### PROBLEM TO WORK ON:
Could every line of the data be printed exactly as it reads?

### MATERIAL PROVIDED:
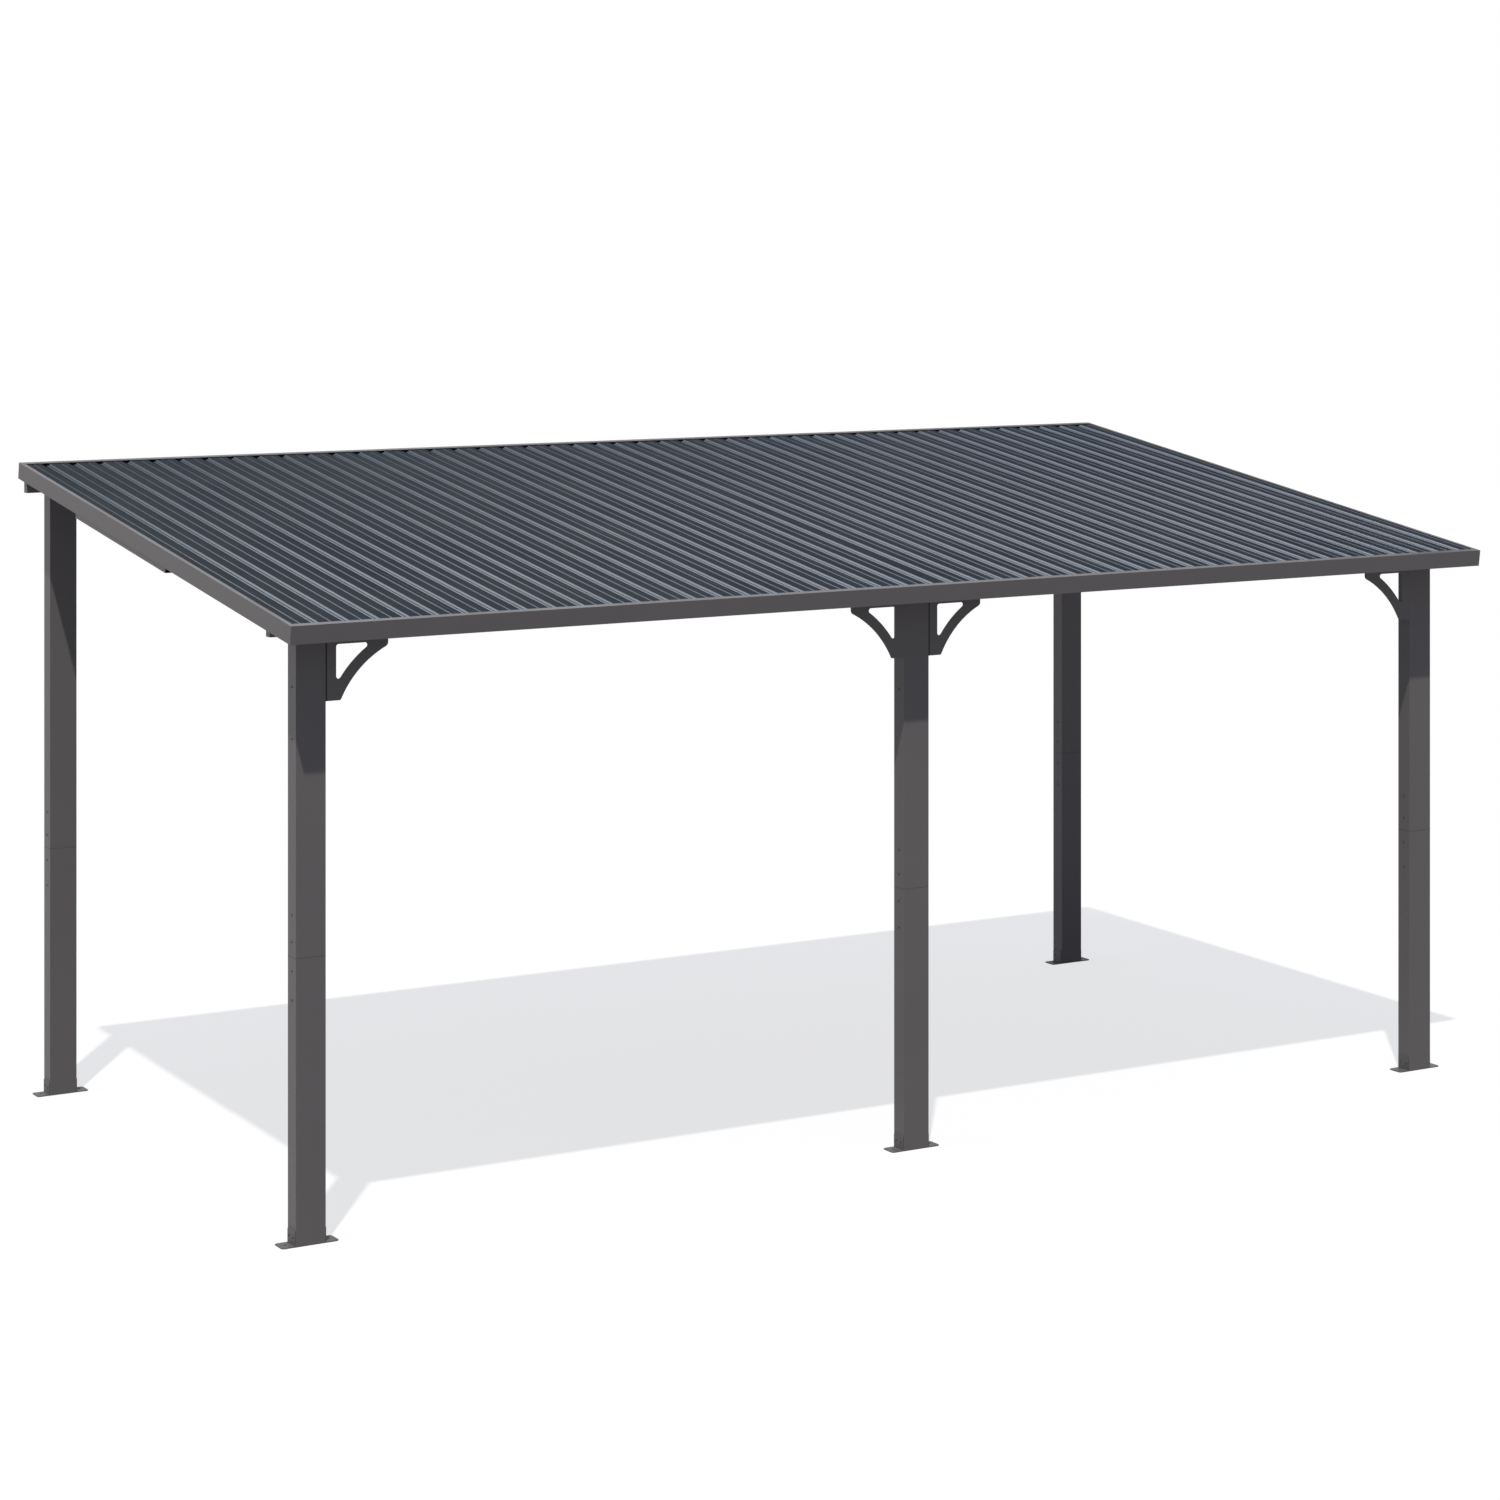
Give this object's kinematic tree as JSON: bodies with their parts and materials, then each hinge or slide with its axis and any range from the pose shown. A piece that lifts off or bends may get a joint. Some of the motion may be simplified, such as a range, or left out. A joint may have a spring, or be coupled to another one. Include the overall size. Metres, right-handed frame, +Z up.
{
  "type": "lean-to hardtop gazebo",
  "caption": "Open garden gazebo with a single-slope profiled metal roof on rectangular tube posts, with arched corner braces and bolt-down feet.",
  "frame": {"origin": "on the ground, under the middle of the box round the whole gazebo", "axes": "+X along the long side, to the right seen from the low front; +Y from the low front to the high rear; +Z up"},
  "size_m": [5.686, 2.9528, 2.7336],
  "materials": {
    "frame_paint": "charcoal powder coat, satin",
    "roof_sheet": "blue-grey coil-coated sheet, satin",
    "foot_paint": "charcoal powder coat on folded steel"
  },
  "bodies": {
    "root": {"front_fascia": "frame_paint", "front_left_brace": "frame_paint", "front_left_foot": "foot_paint", "front_left_header": "frame_paint", "front_left_post_lower": "frame_paint", "front_left_post_upper": "frame_paint", "front_middle_foot": "foot_paint", "front_middle_left_brace": "frame_paint", "front_middle_post_lower": "frame_paint", "front_middle_post_upper": "frame_paint", "front_middle_right_brace": "frame_paint", "front_purlins": "frame_paint", "front_right_brace": "frame_paint", "front_right_foot": "foot_paint", "front_right_header": "frame_paint", "front_right_post_lower": "frame_paint", "front_right_post_upper": "frame_paint", "left_fascia": "frame_paint", "left_outrigger": "frame_paint", "left_rafter": "frame_paint", "middle_rafter": "frame_paint", "post_sleeves": "frame_paint", "rear_fascia": "frame_paint", "rear_header_splice": "frame_paint", "rear_left_foot": "foot_paint", "rear_left_header": "frame_paint", "rear_left_post_lower": "frame_paint", "rear_left_post_upper": "frame_paint", "rear_purlins": "frame_paint", "rear_right_foot": "foot_paint", "rear_right_header": "frame_paint", "rear_right_post_lower": "frame_paint", "rear_right_post_upper": "frame_paint", "right_fascia": "frame_paint", "right_outrigger": "frame_paint", "right_rafter": "frame_paint", "roof_panel_1": "roof_sheet", "roof_panel_2": "roof_sheet", "roof_panel_3": "roof_sheet", "roof_panel_4": "roof_sheet", "roof_panel_5": "roof_sheet", "roof_panel_6": "roof_sheet", "roof_panel_7": "roof_sheet", "roof_panel_8": "roof_sheet", "roof_panel_9": "roof_sheet"}
  },
  "joints": []
}
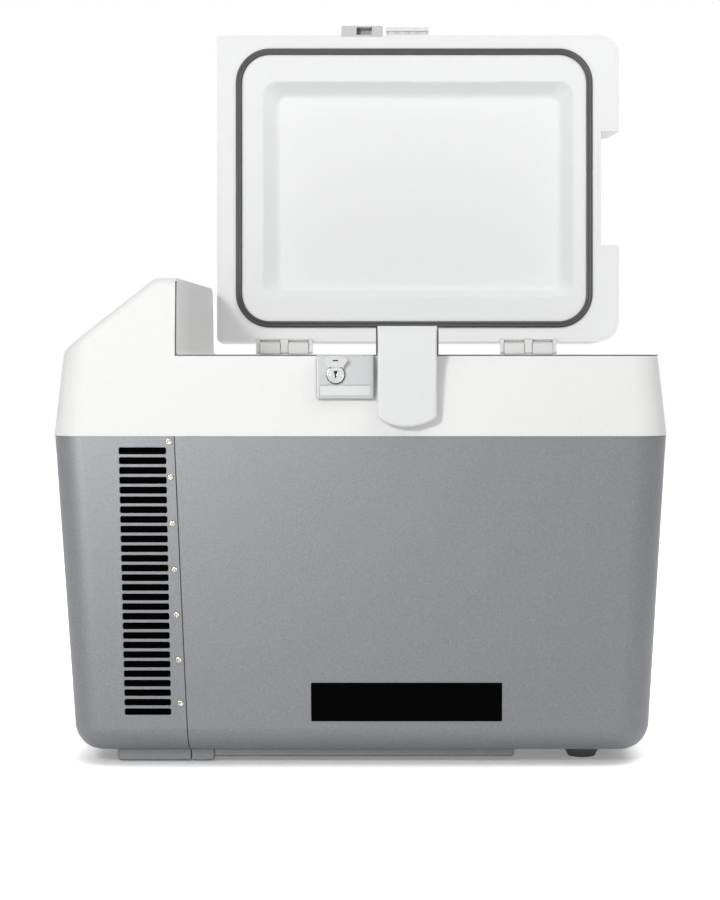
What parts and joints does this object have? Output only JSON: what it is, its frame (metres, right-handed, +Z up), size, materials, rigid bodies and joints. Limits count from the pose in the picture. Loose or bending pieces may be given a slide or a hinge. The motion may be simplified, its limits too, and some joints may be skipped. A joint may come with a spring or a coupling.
{
  "type": "vaccine carrier",
  "caption": "Portable compressor cooler box for vaccines with a hinged top lid, front latch and cam lock, louvred compressor compartment and sloped control hump.",
  "frame": {"origin": "centre of the bounding box's bottom, on the plane the feet stand on, with the lid open", "axes": "+X to the right along the long front, towards the end away from the compressor; +Y to the back, where the hinges are; +Z up"},
  "size_m": [0.581, 0.4436, 0.7589],
  "materials": {
    "grey_textured_plastic": "fine spark texture",
    "grey_moulding": "smooth satin",
    "white_plastic": "smooth satin",
    "white_liner": "smooth",
    "black_rubber": "matt",
    "key_rubber": "matt",
    "bright_steel": "bright",
    "plated_steel": "plated",
    "aluminium_sheet": "mill",
    "foam": "rigid foam",
    "black_plastic": "matt",
    "dark_lens": "gloss",
    "circuit_board": "satin",
    "brass_pins": "bright",
    "copper": "bright",
    "black_enamel": "gloss"
  },
  "bodies": {
    "body": {"body_tub": "grey_textured_plastic", "compressor_cover": "grey_textured_plastic", "cover_screws": "bright_steel", "rubber_feet": "black_rubber", "upper_housing": "white_plastic", "deck_tray": "white_plastic", "rim_seal": "black_rubber", "right_grip_cup": "white_plastic", "left_grip_cup": "white_plastic", "inner_liner": "white_liner", "evaporator_sheet": "aluminium_sheet", "body_insulation": "foam", "temperature_probe": "white_liner", "control_panel": "black_plastic", "display_window": "dark_lens", "display_board": "circuit_board", "ac_inlet": "black_plastic", "dc_inlet": "black_plastic", "inlet_pins": "brass_pins", "base_plate": "plated_steel", "compressor": "black_enamel", "compressor_grommets": "black_rubber", "condenser": "aluminium_sheet", "fan_shroud": "plated_steel", "fan_frame": "black_plastic", "control_module": "black_plastic", "filter_drier": "copper", "hinge_blocks": "white_plastic", "hinge_pins": "bright_steel", "hinge_screws": "bright_steel", "lock_housing": "grey_moulding", "lock_barrel": "bright_steel", "shutter_pin": "bright_steel", "latch_pin": "bright_steel", "latch_bracket": "plated_steel"},
    "lid": {"lid_shell": "white_plastic", "lid_panel": "white_plastic", "lid_insulation": "foam", "lid_gasket": "black_rubber", "hinge_lid_leaves": "white_plastic", "lock_strike": "plated_steel", "strike_screws": "bright_steel", "latch_catch": "white_plastic"},
    "fan": {"fan_rotor": "black_plastic"},
    "lock_cylinder": {"lock_plug": "bright_steel", "lock_hook": "plated_steel"},
    "keyhole_shutter": {"lock_shutter": "bright_steel"},
    "latch": {"latch_flap": "white_plastic", "latch_side_plates": "black_enamel"},
    "button_power": {"button_power": "key_rubber"},
    "button_set": {"button_set": "key_rubber"},
    "button_down": {"button_down": "key_rubber"},
    "button_up": {"button_up": "key_rubber"}
  },
  "joints": [
    {"name": "lid_hinge", "type": "hinge", "parent": "body", "child": "lid", "pos_m": [0.04085, 0.151, 0.3984], "axis": [1, 0, 0], "range_deg": [0, 94.3]},
    {"name": "latch_pivot", "type": "hinge", "parent": "body", "child": "latch", "pos_m": [0.0445, -0.21194, 0.359], "axis": [1, 0, 0], "range_deg": [-8.5, 0]},
    {"name": "lock_turn", "type": "hinge", "parent": "body", "child": "lock_cylinder", "pos_m": [-0.0222, -0.21204, 0.3763], "axis": [0, -1, 0], "range_deg": [0, 65]},
    {"name": "shutter_flip", "type": "hinge", "parent": "body", "child": "keyhole_shutter", "pos_m": [-0.0222, -0.21524, 0.3814], "axis": [1, 0, 0], "range_deg": [0, 150]},
    {"name": "fan_spin", "type": "hinge", "parent": "body", "child": "fan", "pos_m": [-0.229, -0.15292, 0.218], "axis": [0, 1, 0], "continuous": true},
    {"name": "press_power", "type": "slide", "parent": "body", "child": "button_power", "axis": [0.6184, 0, -0.7859], "range_m": [0, 0.001], "stiffness_N_per_m": 600},
    {"name": "press_set", "type": "slide", "parent": "body", "child": "button_set", "axis": [0.6184, 0, -0.7859], "range_m": [0, 0.001], "stiffness_N_per_m": 600},
    {"name": "press_down", "type": "slide", "parent": "body", "child": "button_down", "axis": [0.6184, 0, -0.7859], "range_m": [0, 0.001], "stiffness_N_per_m": 600},
    {"name": "press_up", "type": "slide", "parent": "body", "child": "button_up", "axis": [0.6184, 0, -0.7859], "range_m": [0, 0.001], "stiffness_N_per_m": 600}
  ]
}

### TASK SOLUTION:
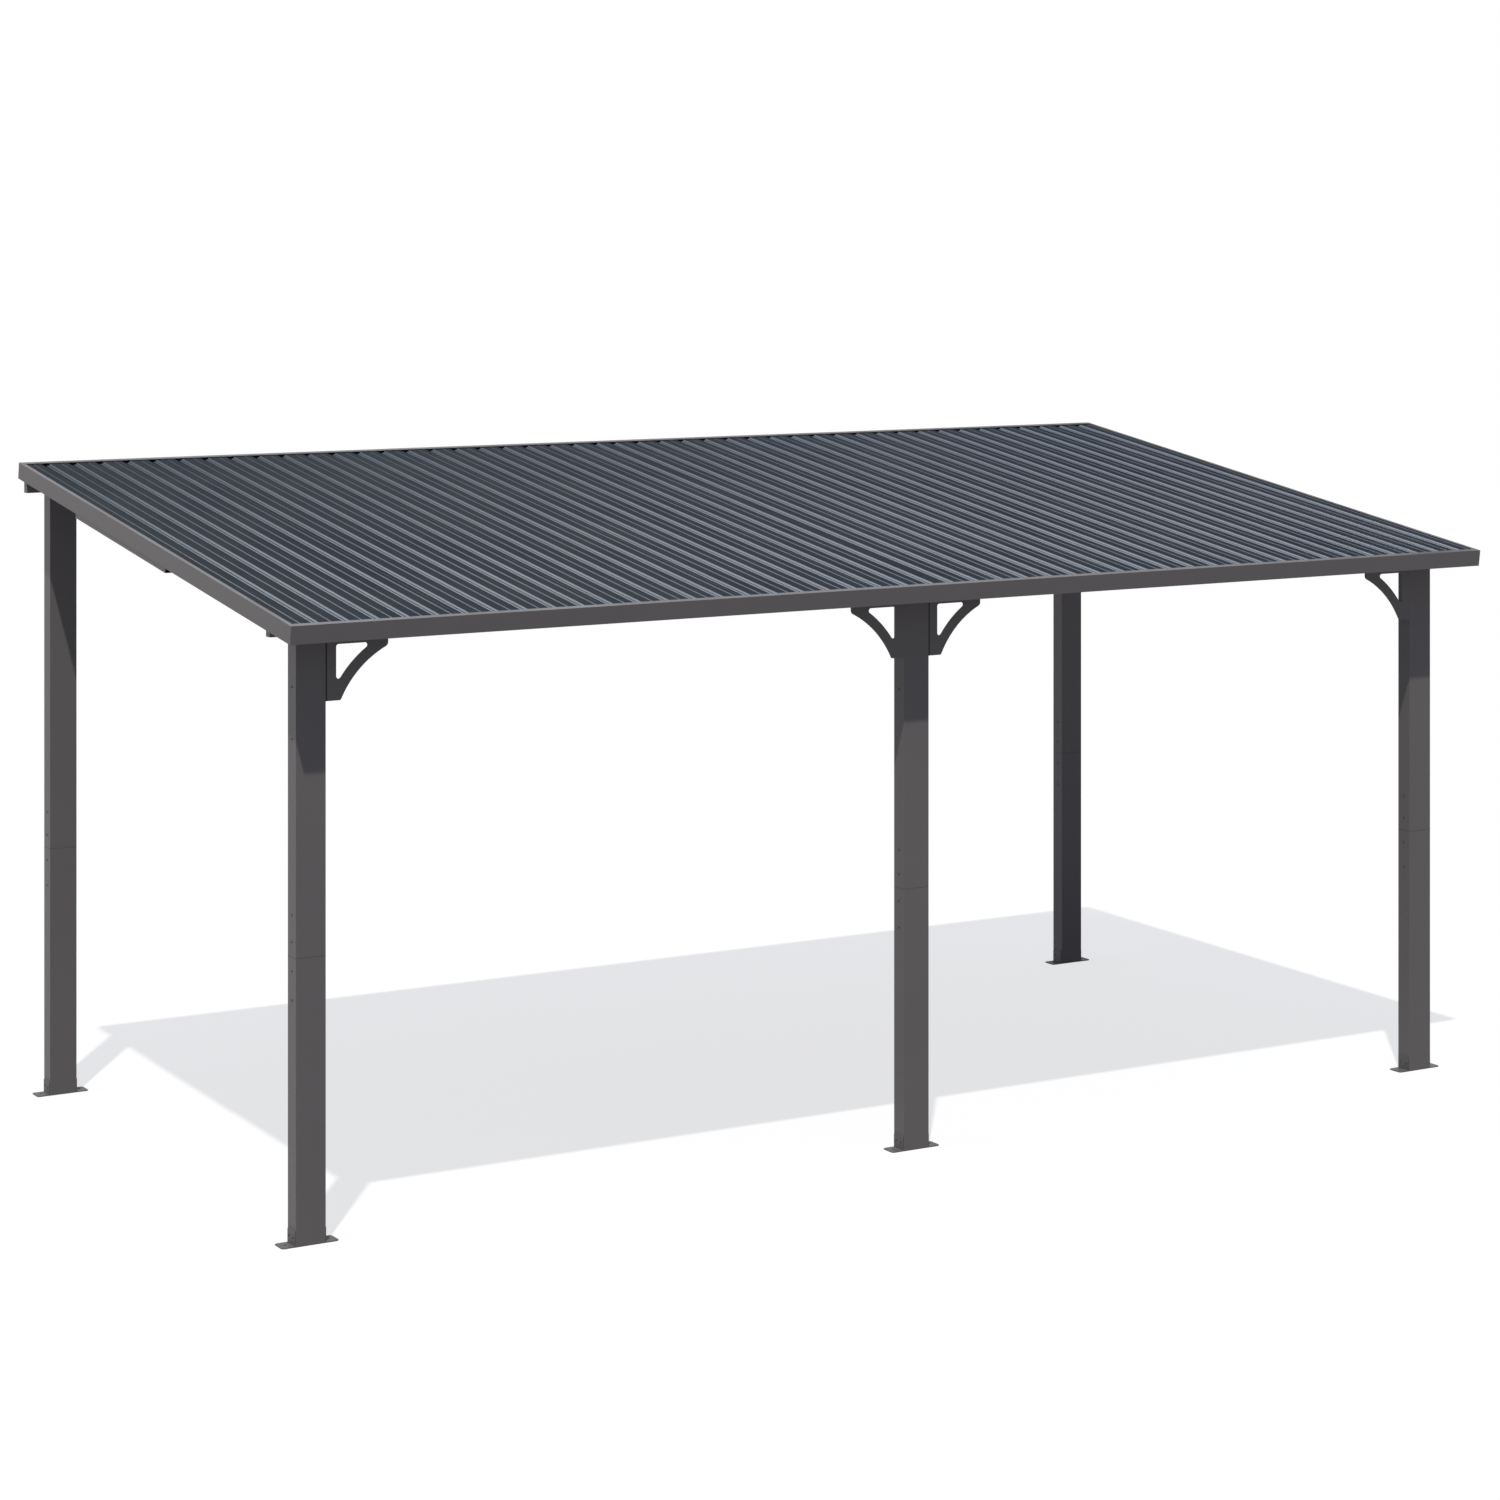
Give this object's kinematic tree as JSON: bodies with their parts and materials, then each hinge or slide with its axis and any range from the pose shown. A piece that lifts off or bends may get a joint. Some of the motion may be simplified, such as a range, or left out. A joint may have a spring, or be coupled to another one. Include the overall size. Metres, right-handed frame, +Z up.
{
  "type": "lean-to hardtop gazebo",
  "caption": "Open garden gazebo with a single-slope profiled metal roof on rectangular tube posts, with arched corner braces and bolt-down feet.",
  "frame": {"origin": "on the ground, under the middle of the box round the whole gazebo", "axes": "+X along the long side, to the right seen from the low front; +Y from the low front to the high rear; +Z up"},
  "size_m": [5.686, 2.9528, 2.7336],
  "materials": {
    "frame_paint": "charcoal powder coat, satin",
    "roof_sheet": "blue-grey coil-coated sheet, satin",
    "foot_paint": "charcoal powder coat on folded steel"
  },
  "bodies": {
    "root": {"front_fascia": "frame_paint", "front_left_brace": "frame_paint", "front_left_foot": "foot_paint", "front_left_header": "frame_paint", "front_left_post_lower": "frame_paint", "front_left_post_upper": "frame_paint", "front_middle_foot": "foot_paint", "front_middle_left_brace": "frame_paint", "front_middle_post_lower": "frame_paint", "front_middle_post_upper": "frame_paint", "front_middle_right_brace": "frame_paint", "front_purlins": "frame_paint", "front_right_brace": "frame_paint", "front_right_foot": "foot_paint", "front_right_header": "frame_paint", "front_right_post_lower": "frame_paint", "front_right_post_upper": "frame_paint", "left_fascia": "frame_paint", "left_outrigger": "frame_paint", "left_rafter": "frame_paint", "middle_rafter": "frame_paint", "post_sleeves": "frame_paint", "rear_fascia": "frame_paint", "rear_header_splice": "frame_paint", "rear_left_foot": "foot_paint", "rear_left_header": "frame_paint", "rear_left_post_lower": "frame_paint", "rear_left_post_upper": "frame_paint", "rear_purlins": "frame_paint", "rear_right_foot": "foot_paint", "rear_right_header": "frame_paint", "rear_right_post_lower": "frame_paint", "rear_right_post_upper": "frame_paint", "right_fascia": "frame_paint", "right_outrigger": "frame_paint", "right_rafter": "frame_paint", "roof_panel_1": "roof_sheet", "roof_panel_2": "roof_sheet", "roof_panel_3": "roof_sheet", "roof_panel_4": "roof_sheet", "roof_panel_5": "roof_sheet", "roof_panel_6": "roof_sheet", "roof_panel_7": "roof_sheet", "roof_panel_8": "roof_sheet", "roof_panel_9": "roof_sheet"}
  },
  "joints": []
}
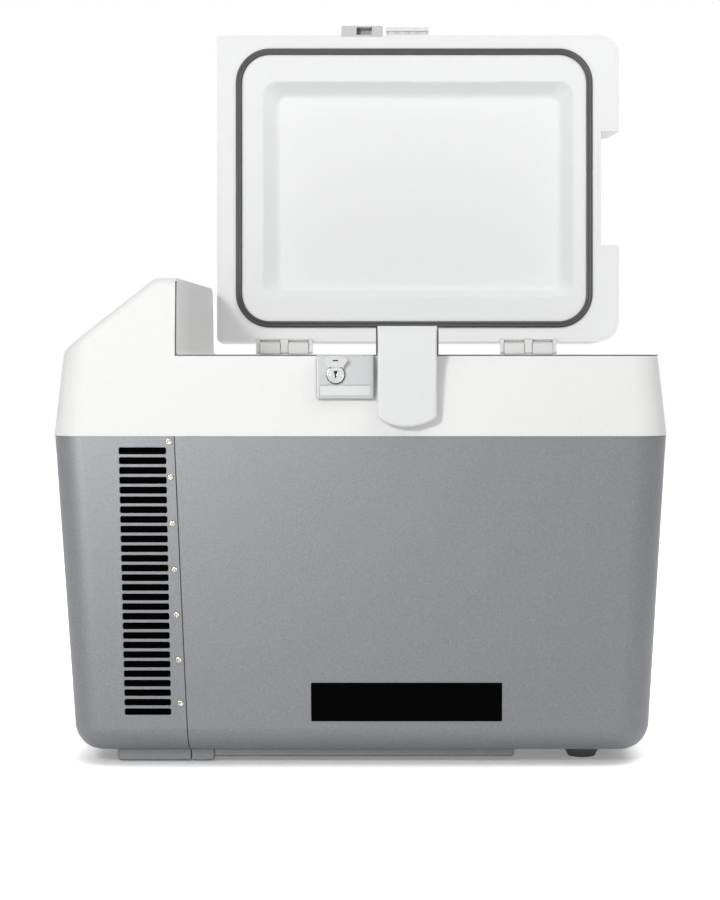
What parts and joints does this object have? Output only JSON: what it is, its frame (metres, right-handed, +Z up), size, materials, rigid bodies and joints. Limits count from the pose in the picture. Loose or bending pieces may be given a slide or a hinge. The motion may be simplified, its limits too, and some joints may be skipped. A joint may come with a spring or a coupling.
{
  "type": "vaccine carrier",
  "caption": "Portable compressor cooler box for vaccines with a hinged top lid, front latch and cam lock, louvred compressor compartment and sloped control hump.",
  "frame": {"origin": "centre of the bounding box's bottom, on the plane the feet stand on, with the lid open", "axes": "+X to the right along the long front, towards the end away from the compressor; +Y to the back, where the hinges are; +Z up"},
  "size_m": [0.581, 0.4436, 0.7589],
  "materials": {
    "grey_textured_plastic": "fine spark texture",
    "grey_moulding": "smooth satin",
    "white_plastic": "smooth satin",
    "white_liner": "smooth",
    "black_rubber": "matt",
    "key_rubber": "matt",
    "bright_steel": "bright",
    "plated_steel": "plated",
    "aluminium_sheet": "mill",
    "foam": "rigid foam",
    "black_plastic": "matt",
    "dark_lens": "gloss",
    "circuit_board": "satin",
    "brass_pins": "bright",
    "copper": "bright",
    "black_enamel": "gloss"
  },
  "bodies": {
    "body": {"body_tub": "grey_textured_plastic", "compressor_cover": "grey_textured_plastic", "cover_screws": "bright_steel", "rubber_feet": "black_rubber", "upper_housing": "white_plastic", "deck_tray": "white_plastic", "rim_seal": "black_rubber", "right_grip_cup": "white_plastic", "left_grip_cup": "white_plastic", "inner_liner": "white_liner", "evaporator_sheet": "aluminium_sheet", "body_insulation": "foam", "temperature_probe": "white_liner", "control_panel": "black_plastic", "display_window": "dark_lens", "display_board": "circuit_board", "ac_inlet": "black_plastic", "dc_inlet": "black_plastic", "inlet_pins": "brass_pins", "base_plate": "plated_steel", "compressor": "black_enamel", "compressor_grommets": "black_rubber", "condenser": "aluminium_sheet", "fan_shroud": "plated_steel", "fan_frame": "black_plastic", "control_module": "black_plastic", "filter_drier": "copper", "hinge_blocks": "white_plastic", "hinge_pins": "bright_steel", "hinge_screws": "bright_steel", "lock_housing": "grey_moulding", "lock_barrel": "bright_steel", "shutter_pin": "bright_steel", "latch_pin": "bright_steel", "latch_bracket": "plated_steel"},
    "lid": {"lid_shell": "white_plastic", "lid_panel": "white_plastic", "lid_insulation": "foam", "lid_gasket": "black_rubber", "hinge_lid_leaves": "white_plastic", "lock_strike": "plated_steel", "strike_screws": "bright_steel", "latch_catch": "white_plastic"},
    "fan": {"fan_rotor": "black_plastic"},
    "lock_cylinder": {"lock_plug": "bright_steel", "lock_hook": "plated_steel"},
    "keyhole_shutter": {"lock_shutter": "bright_steel"},
    "latch": {"latch_flap": "white_plastic", "latch_side_plates": "black_enamel"},
    "button_power": {"button_power": "key_rubber"},
    "button_set": {"button_set": "key_rubber"},
    "button_down": {"button_down": "key_rubber"},
    "button_up": {"button_up": "key_rubber"}
  },
  "joints": [
    {"name": "lid_hinge", "type": "hinge", "parent": "body", "child": "lid", "pos_m": [0.04085, 0.151, 0.3984], "axis": [1, 0, 0], "range_deg": [0, 94.3]},
    {"name": "latch_pivot", "type": "hinge", "parent": "body", "child": "latch", "pos_m": [0.0445, -0.21194, 0.359], "axis": [1, 0, 0], "range_deg": [-8.5, 0]},
    {"name": "lock_turn", "type": "hinge", "parent": "body", "child": "lock_cylinder", "pos_m": [-0.0222, -0.21204, 0.3763], "axis": [0, -1, 0], "range_deg": [0, 65]},
    {"name": "shutter_flip", "type": "hinge", "parent": "body", "child": "keyhole_shutter", "pos_m": [-0.0222, -0.21524, 0.3814], "axis": [1, 0, 0], "range_deg": [0, 150]},
    {"name": "fan_spin", "type": "hinge", "parent": "body", "child": "fan", "pos_m": [-0.229, -0.15292, 0.218], "axis": [0, 1, 0], "continuous": true},
    {"name": "press_power", "type": "slide", "parent": "body", "child": "button_power", "axis": [0.6184, 0, -0.7859], "range_m": [0, 0.001], "stiffness_N_per_m": 600},
    {"name": "press_set", "type": "slide", "parent": "body", "child": "button_set", "axis": [0.6184, 0, -0.7859], "range_m": [0, 0.001], "stiffness_N_per_m": 600},
    {"name": "press_down", "type": "slide", "parent": "body", "child": "button_down", "axis": [0.6184, 0, -0.7859], "range_m": [0, 0.001], "stiffness_N_per_m": 600},
    {"name": "press_up", "type": "slide", "parent": "body", "child": "button_up", "axis": [0.6184, 0, -0.7859], "range_m": [0, 0.001], "stiffness_N_per_m": 600}
  ]
}